Single by Buraka Som Sistema featuring DJ Znobia, M.I.A., Saborosa, and Puto Prata

from the album Black Diamond
- Released: 15 February 2009
- Recorded: 2008
- Genre: Kuduro
- Length: 3:37
- Label: Enchufada; Fabric Records;
- Songwriter(s): Buraka Som Sistema; DJ Znobia; Maya Arulpragasam; Saborosa; Puto Prata;
- Producer(s): Lil Jon; DJ Riot; Conductor;

Buraka Som Sistema singles chronology
| "Wawaba (v. 1.8)" (2007) | "Sound of Kuduro" (2009) | "Aqui Para Vocês" (2009) |

M.I.A. singles chronology
| "Paper Planes" (2008) | "Sound of Kuduro'" (2009) | "Born Free" (2010) |

Puto Prata singles chronology
|  | "Sound of Kuduro'" (2009) | "Sozinho" (2013) |

Music video
- "Sound of Kuduro" on YouTube

= Sound of Kuduro =

"Sound of Kuduro" is a kuduro song by Buraka Som Sistema featuring DJ Znobia, M.I.A., Saborosa and Puto Prata, from their album Black Diamond released in 2008. The song was recorded in Angola, and a video for the song was recorded in 2007. "Sound of Kuduro" also appeared on the special edition of M.I.A.'s Kala.
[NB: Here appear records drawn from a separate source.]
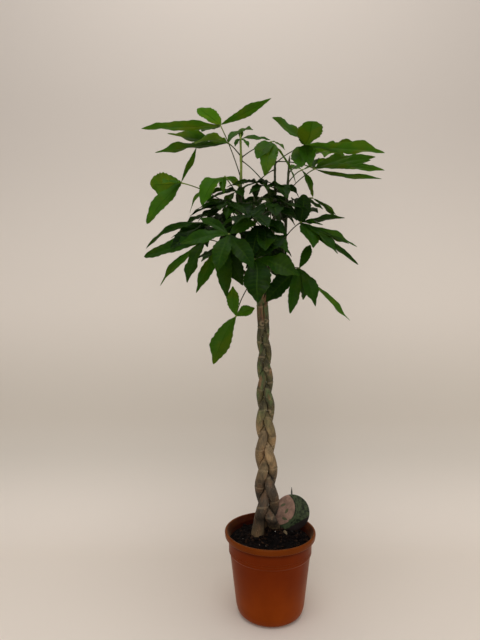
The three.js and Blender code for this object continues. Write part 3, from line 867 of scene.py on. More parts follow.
@dataclass(frozen=True)
class ShootFinish:
    """The skin of green stems and stalks, from woody at the foot to fresh at the tip."""

    woody: Colour = linear(74, 62, 40)
    green: Colour = linear(58, 66, 24)
    fresh: Colour = linear(140, 158, 66)
    gaps: Colour = (0.6, 0.58, 0.55)
    fineness: float = 700
    stretch: float = 7
    half_grown: float = 0.5
    relief: float = 0.4

    def build(self, effects: Effects) -> Material:
        """Return the material, coloured along the attribute youth."""
        made, board = material("green_shoot")
        age = board.attribute("youth")
        fibre = board.group(effects.fibres, Vector=board.place(), Fineness=self.fineness,
                            Stretch=self.stretch).outputs
        base = board.blend(board.span(age, 0, self.half_grown), self.woody, self.green)
        base = board.blend(board.span(age, self.half_grown, 1), base, self.fresh)
        base = board.blend(fibre["Mask"], board.tint(base, self.gaps), base)
        board.show(board.add("BsdfPrincipled", {
            "Base Color": base, "Roughness": 0.5, "IOR": 1.42,
            "Normal": board.bump(fibre["Height"], 0.5, self.relief)}))
        return made


@dataclass(frozen=True)
class Patches:
    """Where a patchy colour shows: its pattern, and the heights where it sets in."""

    stretch: Triple
    scale: float
    edges: Pair
    heights: Ramp

    def mask(self, board: Board, height: Socket) -> Socket:
        """Return the mask of the patches."""
        cloud = board.noise(board.place(self.stretch), self.scale, 3)
        return board.times(board.span(cloud, *self.edges), board.span(height, *self.heights))


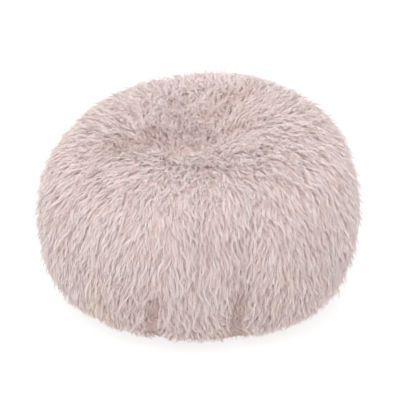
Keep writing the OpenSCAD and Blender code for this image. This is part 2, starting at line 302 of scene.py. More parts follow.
def gridFrame(points):  # normals and tangents of a grid of points, whose columns run round the bag
    around = np.roll(points, -1, 1) - np.roll(points, 1, 1)
    up = np.empty_like(points)
    up[1:-1] = points[2:] - points[:-2]
    up[0], up[-1] = 2 * (points[1] - points[0]), 2 * (points[-1] - points[-2])
    stepA = np.linalg.norm(around, axis=2, keepdims=True) / 2
    stepV = np.linalg.norm(up, axis=2, keepdims=True) / 2
    normal = np.cross(around, up)
    normal /= np.linalg.norm(normal, axis=2, keepdims=True)
    up = up / (2 * stepV)
    side = np.cross(up, normal)
    return normal, side, up, stepA, stepV


def gridFaces(rows, columns, offset=0, flip=False):
    j, i = np.meshgrid(np.arange(rows - 1), np.arange(columns), indexing="ij")
    a, b = offset + j * columns + i, offset + j * columns + (i + 1) % columns
    quads = np.stack([a, b, b + columns, a + columns], -1).reshape(-1, 4)
    return quads[:, ::-1] if flip else quads


cloth = dict(pressure=4.0, spare=-0.03, frames=20, mostMove=0.016, shrinkFirst=0.004, seamHold=0.6)


def stuffedForm():
    columns, rows = bag["columns"], bag["rows"]
    angle = bag["firstSeam"] + np.arange(columns) * 2 * math.pi / columns
    v = evenRows(rows, 2.97)
    bag["rowV"] = v
    a, vv = np.meshgrid(angle, v)
    face = skinPoint(a, vv)
    normal = gridFrame(face)[0]
    normal[0] = (0, 0, -1)
    form = face - normal * (loftAt(vv) - bag["knit"] * np.clip(vv * 4, 0, 1))[..., None]
    start = form - normal * (cloth["shrinkFirst"] * np.clip(vv * 2, 0, 1))[..., None]
    points = np.concatenate([start.reshape(-1, 3), start[-1].mean(0)[None]])
    last = (rows - 1) * columns + np.arange(columns)
    fan = np.stack([last, np.roll(last, -1), np.full(columns, rows * columns)], -1)
    floor = np.arange(columns)[::-1][None]
    piece = addPiece("stuffedForm", points, [gridFaces(rows, columns), fan, floor], backing)
    seam = np.abs(np.sin(bag["gores"] * (angle - bag["firstSeam"]) / 2)) < 0.06
    hold = np.where(seam[None] & (vv > 0), cloth["seamHold"], 0.0)
    hold[0] = 1
    hold[v > 3 - bag["discRadius"] / bag["rimRadius"]] = 1
    hold = np.append(hold.ravel(), 1.0)
    sewn = piece.vertex_groups.new(name="sewn")
    for weight in np.unique(hold[hold > 0]):
        sewn.add(np.flatnonzero(hold == weight).tolist(), float(weight), "REPLACE")
    modifier = piece.modifiers.new("Cloth", "CLOTH")
    settings = modifier.settings
    settings.quality = 6
    settings.mass = 0.4
    settings.tension_stiffness = settings.compression_stiffness = 12
    settings.shear_stiffness = 6
    settings.bending_stiffness = 1.5
    settings.use_pressure = True
    settings.uniform_pressure_force = cloth["pressure"]
    settings.shrink_min = cloth["spare"]
    settings.vertex_group_mass = "sewn"
    settings.effector_weights.gravity = 0
    modifier.collision_settings.use_collision = False
    scene = bpy.context.scene
    for number in range(1, cloth["frames"] + 1):
        scene.frame_set(number)
    evaluated = piece.evaluated_get(bpy.context.evaluated_depsgraph_get())
    moved = np.empty(len(points) * 3, np.float32)
    evaluated.data.vertices.foreach_get("co", moved)
    scene.frame_set(1)
    bpy.data.objects.remove(piece)
    move = moved.reshape(-1, 3)[:-1].reshape(start.shape) - form
    outward = (move * normal).sum(2, keepdims=True)
    move += normal * (np.maximum(outward, 0) - outward)
    far = np.linalg.norm(move, axis=2, keepdims=True)
    print("cloth: moved %.1f mm on average, %.1f at most" % (far.mean() * 1000, far.max() * 1000))
    return form + move * np.minimum(1, cloth["mostMove"] / np.maximum(far, 1e-9))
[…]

Pitchfork Media placed the song at number 97 on their best tracks of 2008 list.

==Music video==
The video for the song was recorded in Angola in 2007, and features footage of the vocalists recording for the song around the country, travelling around the city, joining street and yard parties and local dancers. The video was posted onto YouTube in March 2008, receiving attention across the blogosphere.